The decoder has an additional cross-attention layer that attends to the encoder’s output, allowing it to condition generation on the input sequence.

Complete Transformer Model

Let’s combine everything into the full Transformer architecture:

class Transformer(nn.Module):
    def __init__(self, src_vocab_size, tgt_vocab_size, d_model=512, 
                 num_heads=8, num_layers=6, d_ff=2048, max_len=5000, dropout=0.1):
        super().__init__()
        
        self.encoder_embedding = nn.Embedding(src_vocab_size, d_model)
        self.decoder_embedding = nn.Embedding(tgt_vocab_size, d_model)
        self.positional_encoding = PositionalEncoding(d_model, max_len)
        
        self.encoder_layers = nn.ModuleList([
            EncoderLayer(d_model, num_heads, d_ff, dropout) 
            for _ in range(num_layers)
        ])
        
        self.decoder_layers = nn.ModuleList([
            DecoderLayer(d_model, num_heads, d_ff, dropout) 
            for _ in range(num_layers)
        ])
        
        self.fc_out = nn.Linear(d_model, tgt_vocab_size)
        self.dropout = nn.Dropout(dropout)
        self.scale = math.sqrt(d_model)
        
    def encode(self, src, src_mask=None):
        x = self.dropout(self.positional_encoding(
            self.encoder_embedding(src) * self.scale
        ))
        
        for layer in self.encoder_layers:
            x = layer(x, src_mask)
        
        return x
    
    def decode(self, tgt, enc_output, src_mask=None, tgt_mask=None):
        x = self.dropout(self.positional_encoding(
            self.decoder_embedding(tgt) * self.scale
        ))
        
        for layer in self.decoder_layers:
            x = layer(x, enc_output, src_mask, tgt_mask)
        
        return self.fc_out(x)
    
    def forward(self, src, tgt, src_mask=None, tgt_mask=None):
        enc_output = self.encode(src, src_mask)
        output = self.decode(tgt, enc_output, src_mask, tgt_mask)
        return output

Training and Inference Example

Proper masking is crucial for training. We need padding masks to ignore padding tokens and causal masks to prevent the decoder from attending to future positions:

def create_padding_mask(seq, pad_idx=0):
    return (seq != pad_idx).unsqueeze(1).unsqueeze(2)

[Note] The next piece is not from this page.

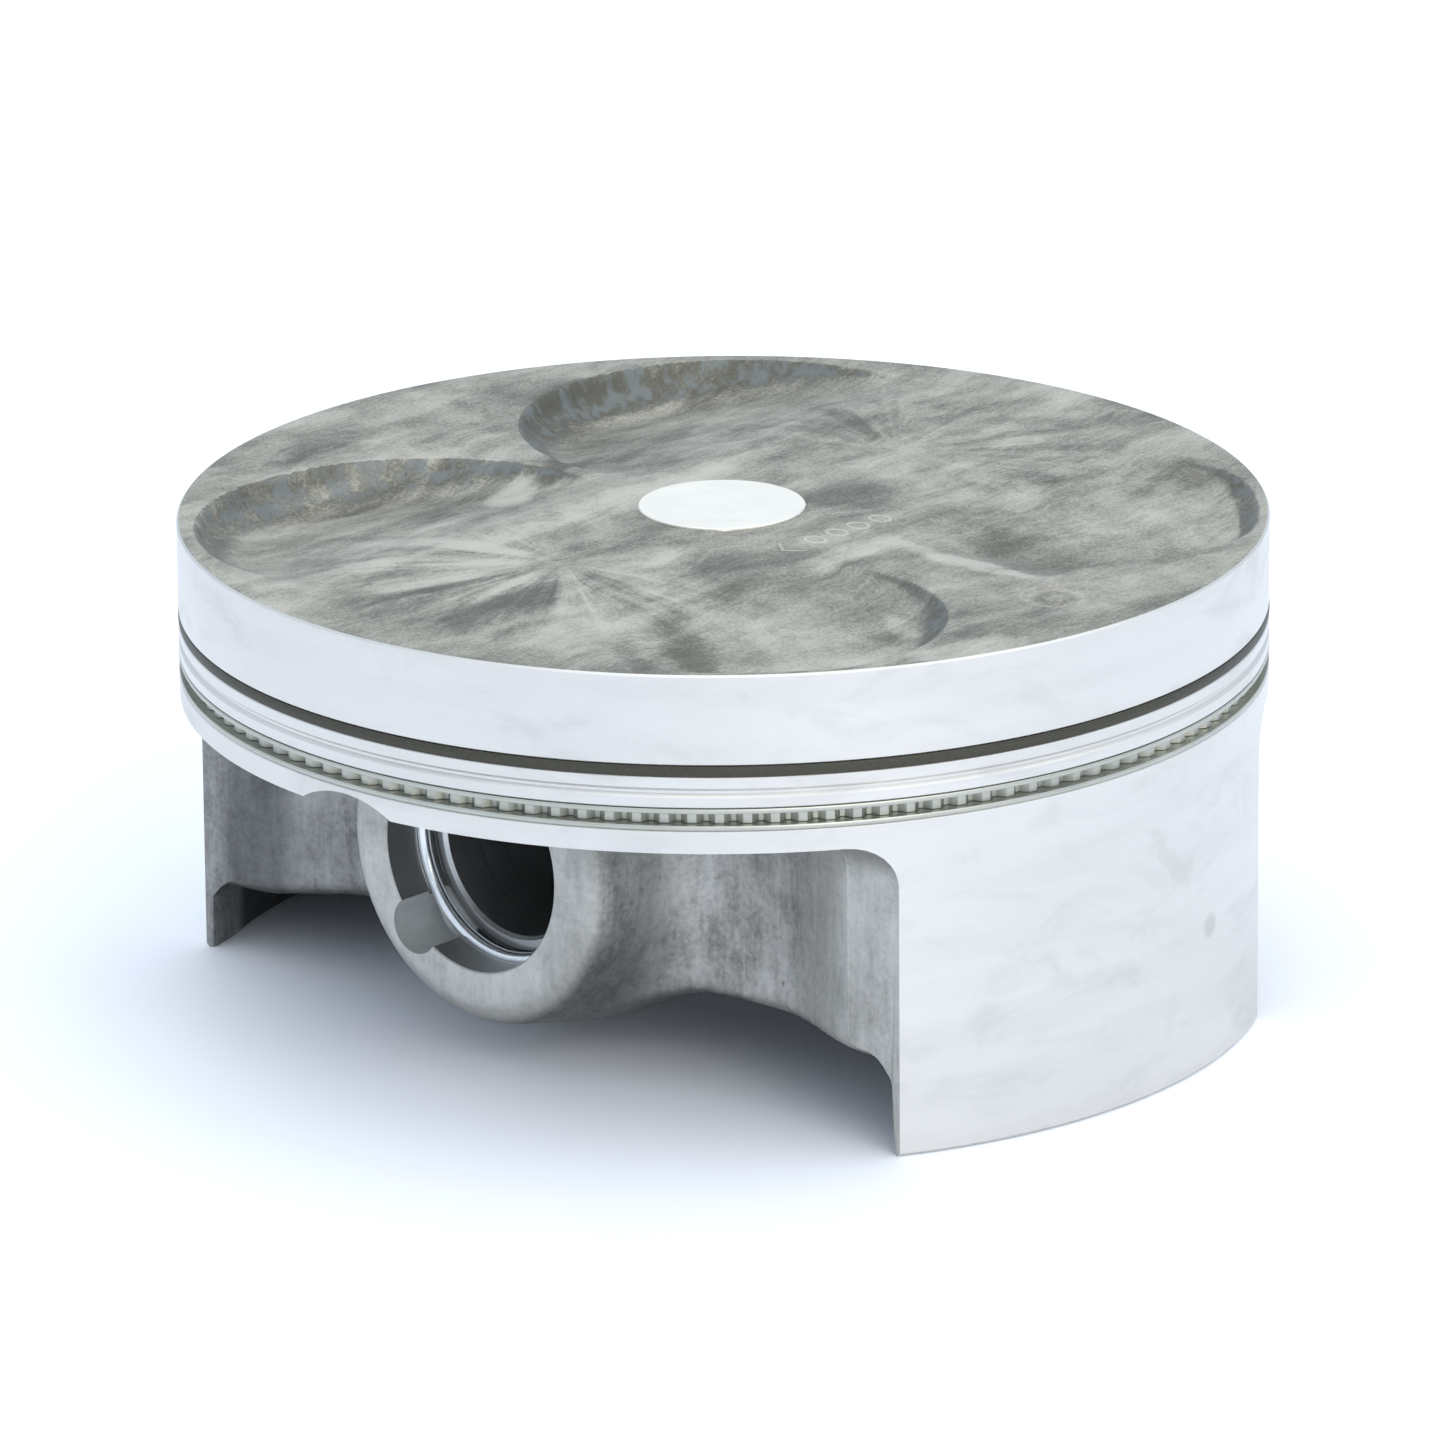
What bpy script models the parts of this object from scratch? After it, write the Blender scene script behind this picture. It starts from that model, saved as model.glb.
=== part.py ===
"""Forged motorcycle piston for a 96 mm bore, with its rings, wrist pin and circlips.

Metres, +Z up towards the crown, +X along the wrist pin, origin on the bore axis in the
plane of the skirts' lower edge. Every sub-part is its own closed solid.
"""

import math

import bmesh
import bpy
from mathutils import Matrix

# Driving dimensions of the piston
CYLINDER_RADIUS = 0.048
PISTON_CLEARANCE = 0.00004
PISTON_HEIGHT = 0.044
RIM_CHAMFER = 0.0004
CROWN_THICKNESS = 0.0078
TOP_LAND = 0.008
TOP_GROOVE = 0.001
TOP_GROOVE_DEPTH = 0.0035
SECOND_LAND = 0.0028
OIL_GROOVE = 0.002
OIL_GROOVE_DEPTH = 0.0033
THIRD_LAND = 0.002
BELT_WALL = 0.0034
ACCUMULATOR_WIDTH = 0.0008
ACCUMULATOR_DEPTH = 0.0003
SKIRT_HALF_WIDTH = 0.0236
SKIRT_WALL = 0.0016
SKIRT_WALL_TOP = 0.0025
SKIRT_CORNER = 0.004
UNDER_CROWN_FILLET = 0.003
CORE_OVERLAP = 0.0015

# Crown: machined centre pad and four valve pockets
PAD_RADIUS = 0.00735
PAD_HEIGHT = 0.0002
INTAKE_POCKET_X = 0.0213
INTAKE_POCKET_Y = 0.0229
INTAKE_POCKET_RADIUS = 0.0159
INTAKE_POCKET_START = 0.0157
INTAKE_POCKET_TILT = math.radians(6.5)
EXHAUST_POCKET_X = 0.0208
EXHAUST_POCKET_Y = 0.0168
EXHAUST_POCKET_RADIUS = 0.0194
EXHAUST_POCKET_START = 0.0125
EXHAUST_POCKET_TILT = math.radians(9.5)

# Pin bosses, the bore through them, and the struts that carry them
COMPRESSION_HEIGHT = 0.02435
BORE_RADIUS = 0.010
BOSS_RADIUS = 0.0142
BOSS_INNER_FACE = 0.0125
BOSS_OUTER_FACE = 0.0327
BOSS_WEB_HALF_WIDTH = 0.0098
BOSS_WEB_INSET = 0.001
MOUTH_CHAMFER = 0.0003
BORE_OIL_GROOVE_X = 0.0203
BORE_OIL_GROOVE_WIDTH = 0.0006
BORE_OIL_GROOVE_DEPTH = 0.0004
NOTCH_RADIUS = 0.00255
NOTCH_ANGLE = math.radians(-132.0)
NOTCH_BEYOND_GROOVE = 0.0011
STRUT_WAIST_X = 0.0204
STRUT_WAIST_Y = 0.025
STRUT_WALL = 0.003
STRUT_BOTTOM = 0.0086
STRUT_EDGE_INSET = 0.0002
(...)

def create_causal_mask(size):
    mask = torch.tril(torch.ones(size, size)).unsqueeze(0).unsqueeze(0)
    return mask

# Example training setup
src_vocab_size = 10000
tgt_vocab_size = 10000
model = Transformer(src_vocab_size, tgt_vocab_size)
optimizer = torch.optim.Adam(model.parameters(), lr=0.0001, betas=(0.9, 0.98), eps=1e-9)
criterion = nn.CrossEntropyLoss(ignore_index=0)

# Training loop
model.train()
for epoch in range(num_epochs):
    for src_batch, tgt_batch in dataloader:
        # Create masks
        src_mask = create_padding_mask(src_batch)
        tgt_mask = create_causal_mask(tgt_batch.size(1)) & create_padding_mask(tgt_batch)
        
        # Forward pass (exclude last token from decoder input)
        output = model(src_batch, tgt_batch[:, :-1], src_mask, tgt_mask[:, :, :-1, :-1])
        
        # Calculate loss (compare with shifted target)
        loss = criterion(output.reshape(-1, tgt_vocab_size), tgt_batch[:, 1:].reshape(-1))
        
        # Backward pass
        optimizer.zero_grad()
        loss.backward()
        optimizer.step()

# Greedy decoding for inference
def generate(model, src, max_len=50, start_token=1, end_token=2):
    model.eval()
    src_mask = create_padding_mask(src)
    enc_output = model.encode(src, src_mask)
    
    tgt = torch.LongTensor([[start_token]])
    
    for _ in range(max_len):
        tgt_mask = create_causal_mask(tgt.size(1))
        output = model.decode(tgt, enc_output, src_mask, tgt_mask)
        next_token = output[:, -1, :].argmax(dim=-1).unsqueeze(0)
        
        if next_token.item() == end_token:
            break
        
        tgt = torch.cat([tgt, next_token], dim=1)
    
    return tgt

This implementation provides a complete, working Transformer. For production use, add learning rate scheduling (warmup then decay), label smoothing, and beam search decoding. The architecture remains fundamentally the same whether you’re building a translation system, language model, or any other sequence-to-sequence task.